• _What the task requires_
In the listing below, find the line that contains "make_bodice(CLOTH_LOOK)" and the line that contains "COLLAR_CLEARANCE = 0.0035". Quote both and every line between them, exactly, and nothing more.

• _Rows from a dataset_
▼

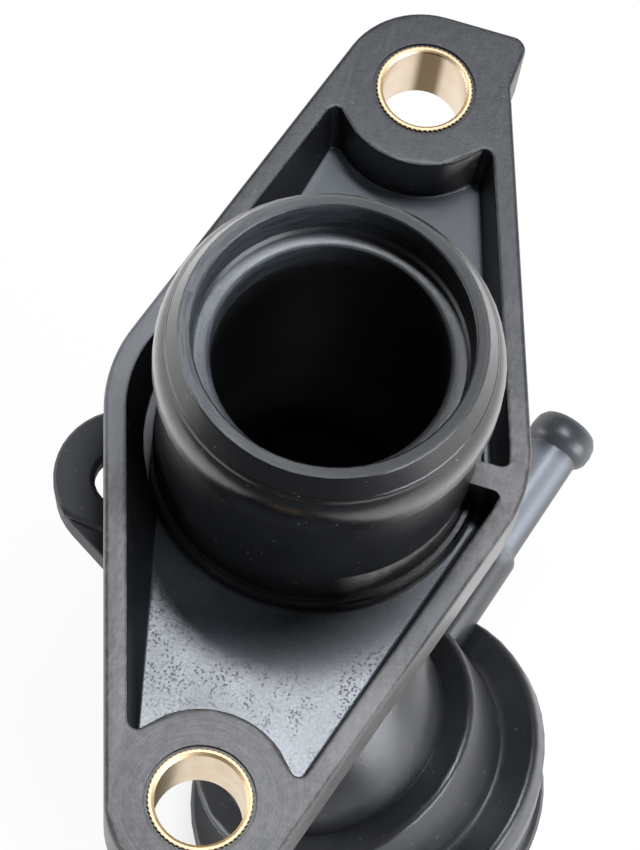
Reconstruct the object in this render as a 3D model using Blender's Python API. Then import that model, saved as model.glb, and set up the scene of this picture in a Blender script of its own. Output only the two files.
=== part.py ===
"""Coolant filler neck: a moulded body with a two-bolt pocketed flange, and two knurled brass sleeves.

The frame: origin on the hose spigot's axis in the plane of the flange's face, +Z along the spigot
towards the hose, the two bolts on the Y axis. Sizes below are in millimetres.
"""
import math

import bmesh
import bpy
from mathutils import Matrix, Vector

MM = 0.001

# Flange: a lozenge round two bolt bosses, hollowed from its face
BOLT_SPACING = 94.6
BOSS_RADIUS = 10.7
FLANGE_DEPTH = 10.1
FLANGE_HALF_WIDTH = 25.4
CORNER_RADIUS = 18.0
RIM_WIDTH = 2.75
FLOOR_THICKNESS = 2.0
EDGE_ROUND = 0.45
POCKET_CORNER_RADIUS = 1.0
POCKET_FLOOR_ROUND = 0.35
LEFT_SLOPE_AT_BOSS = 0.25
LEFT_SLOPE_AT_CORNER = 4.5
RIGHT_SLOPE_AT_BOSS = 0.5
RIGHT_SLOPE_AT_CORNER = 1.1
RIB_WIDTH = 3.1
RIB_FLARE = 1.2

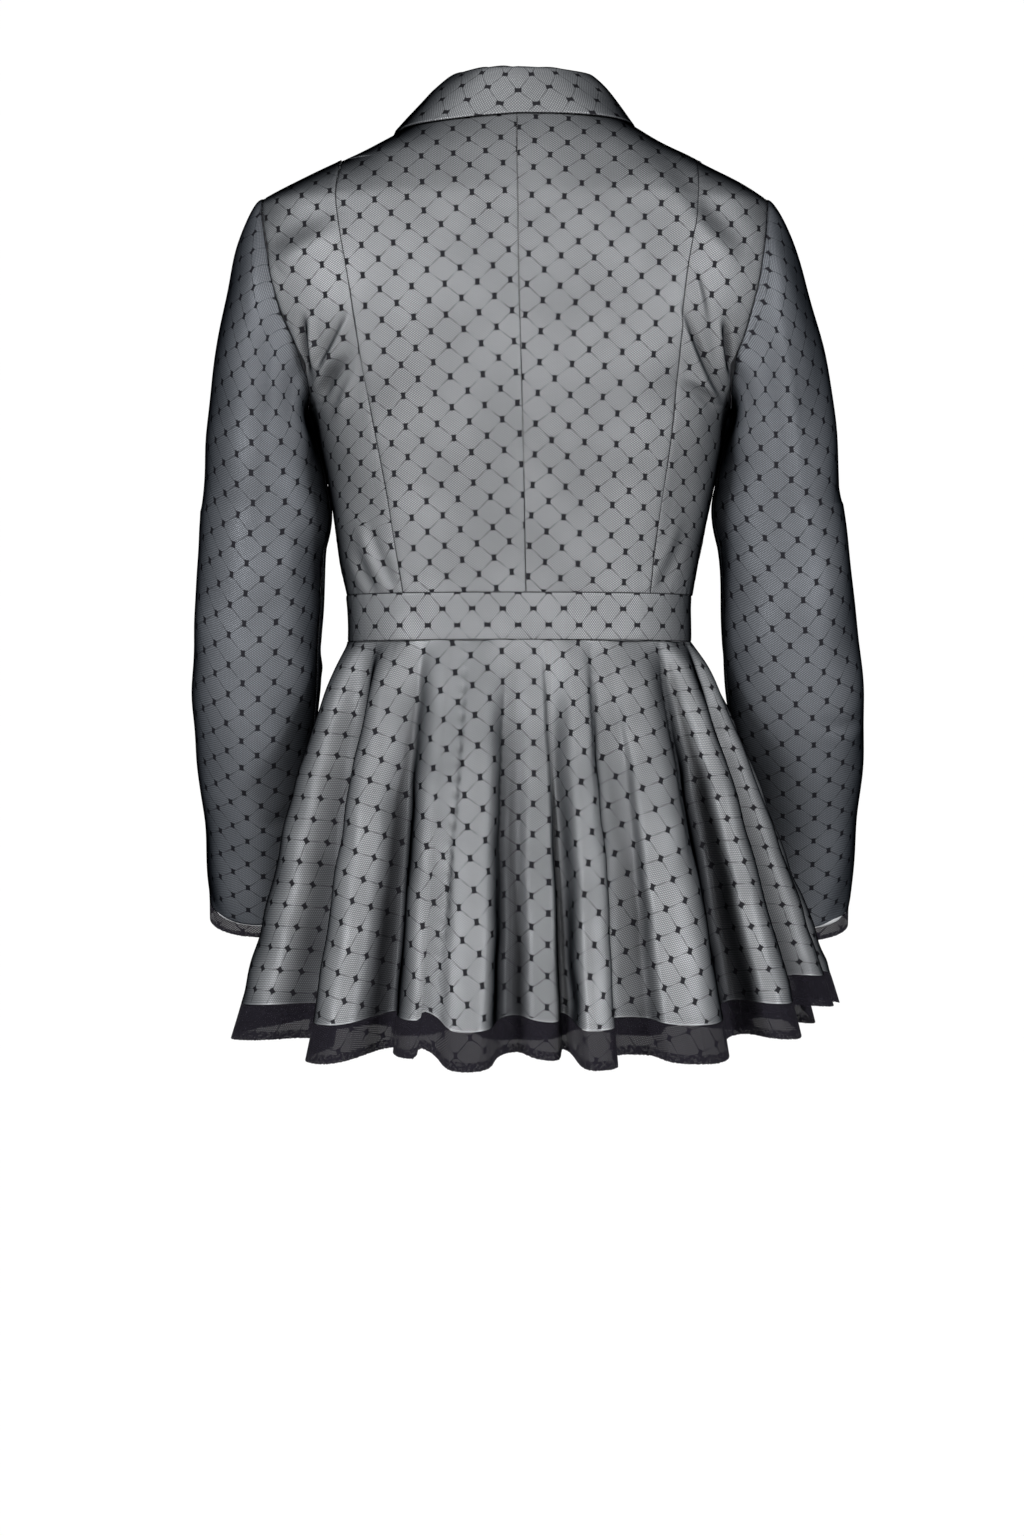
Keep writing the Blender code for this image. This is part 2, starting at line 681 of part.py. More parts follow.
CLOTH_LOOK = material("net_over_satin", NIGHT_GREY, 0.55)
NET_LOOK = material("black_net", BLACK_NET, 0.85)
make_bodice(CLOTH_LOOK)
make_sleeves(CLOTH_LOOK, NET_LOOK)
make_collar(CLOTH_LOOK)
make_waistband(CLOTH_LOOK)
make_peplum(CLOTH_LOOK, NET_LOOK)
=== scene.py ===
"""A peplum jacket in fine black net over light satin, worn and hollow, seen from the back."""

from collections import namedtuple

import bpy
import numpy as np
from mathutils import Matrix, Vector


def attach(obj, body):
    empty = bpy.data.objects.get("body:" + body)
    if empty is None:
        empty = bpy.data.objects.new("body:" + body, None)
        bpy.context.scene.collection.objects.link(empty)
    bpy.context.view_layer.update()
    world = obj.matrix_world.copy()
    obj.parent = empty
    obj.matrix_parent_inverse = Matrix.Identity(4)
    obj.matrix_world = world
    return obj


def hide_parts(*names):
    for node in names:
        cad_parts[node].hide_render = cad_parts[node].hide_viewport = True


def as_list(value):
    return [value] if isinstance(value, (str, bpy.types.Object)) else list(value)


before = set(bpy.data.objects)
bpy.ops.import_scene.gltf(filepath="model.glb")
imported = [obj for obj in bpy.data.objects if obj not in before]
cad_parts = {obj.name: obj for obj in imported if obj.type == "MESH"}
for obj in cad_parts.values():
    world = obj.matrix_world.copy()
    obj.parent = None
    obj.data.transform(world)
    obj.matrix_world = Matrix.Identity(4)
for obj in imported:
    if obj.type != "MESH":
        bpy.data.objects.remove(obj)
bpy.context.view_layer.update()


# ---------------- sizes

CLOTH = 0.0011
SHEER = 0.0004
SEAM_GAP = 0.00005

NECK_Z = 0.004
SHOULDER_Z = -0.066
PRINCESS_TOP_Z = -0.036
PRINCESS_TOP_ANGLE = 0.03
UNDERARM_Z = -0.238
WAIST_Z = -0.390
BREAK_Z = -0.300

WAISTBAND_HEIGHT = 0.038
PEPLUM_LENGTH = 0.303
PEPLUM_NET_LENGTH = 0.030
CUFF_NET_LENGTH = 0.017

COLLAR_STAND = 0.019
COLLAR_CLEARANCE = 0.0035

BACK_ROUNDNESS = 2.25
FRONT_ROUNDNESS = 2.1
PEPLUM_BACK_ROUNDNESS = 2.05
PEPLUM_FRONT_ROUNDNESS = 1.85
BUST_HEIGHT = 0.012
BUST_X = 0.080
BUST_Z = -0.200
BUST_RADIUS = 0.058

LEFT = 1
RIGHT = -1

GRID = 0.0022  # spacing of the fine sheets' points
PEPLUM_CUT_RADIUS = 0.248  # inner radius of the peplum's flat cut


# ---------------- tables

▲

• _Task solution_
make_bodice(CLOTH_LOOK)
make_sleeves(CLOTH_LOOK, NET_LOOK)
make_collar(CLOTH_LOOK)
make_waistband(CLOTH_LOOK)
make_peplum(CLOTH_LOOK, NET_LOOK)
=== scene.py ===
"""A peplum jacket in fine black net over light satin, worn and hollow, seen from the back."""

from collections import namedtuple

import bpy
import numpy as np
from mathutils import Matrix, Vector


def attach(obj, body):
    empty = bpy.data.objects.get("body:" + body)
    if empty is None:
        empty = bpy.data.objects.new("body:" + body, None)
        bpy.context.scene.collection.objects.link(empty)
    bpy.context.view_layer.update()
    world = obj.matrix_world.copy()
    obj.parent = empty
    obj.matrix_parent_inverse = Matrix.Identity(4)
    obj.matrix_world = world
    return obj


def hide_parts(*names):
    for node in names:
        cad_parts[node].hide_render = cad_parts[node].hide_viewport = True


def as_list(value):
    return [value] if isinstance(value, (str, bpy.types.Object)) else list(value)


before = set(bpy.data.objects)
bpy.ops.import_scene.gltf(filepath="model.glb")
imported = [obj for obj in bpy.data.objects if obj not in before]
cad_parts = {obj.name: obj for obj in imported if obj.type == "MESH"}
for obj in cad_parts.values():
    world = obj.matrix_world.copy()
    obj.parent = None
    obj.data.transform(world)
    obj.matrix_world = Matrix.Identity(4)
for obj in imported:
    if obj.type != "MESH":
        bpy.data.objects.remove(obj)
bpy.context.view_layer.update()


# ---------------- sizes

CLOTH = 0.0011
SHEER = 0.0004
SEAM_GAP = 0.00005

NECK_Z = 0.004
SHOULDER_Z = -0.066
PRINCESS_TOP_Z = -0.036
PRINCESS_TOP_ANGLE = 0.03
UNDERARM_Z = -0.238
WAIST_Z = -0.390
BREAK_Z = -0.300

WAISTBAND_HEIGHT = 0.038
PEPLUM_LENGTH = 0.303
PEPLUM_NET_LENGTH = 0.030
CUFF_NET_LENGTH = 0.017

COLLAR_STAND = 0.019
COLLAR_CLEARANCE = 0.0035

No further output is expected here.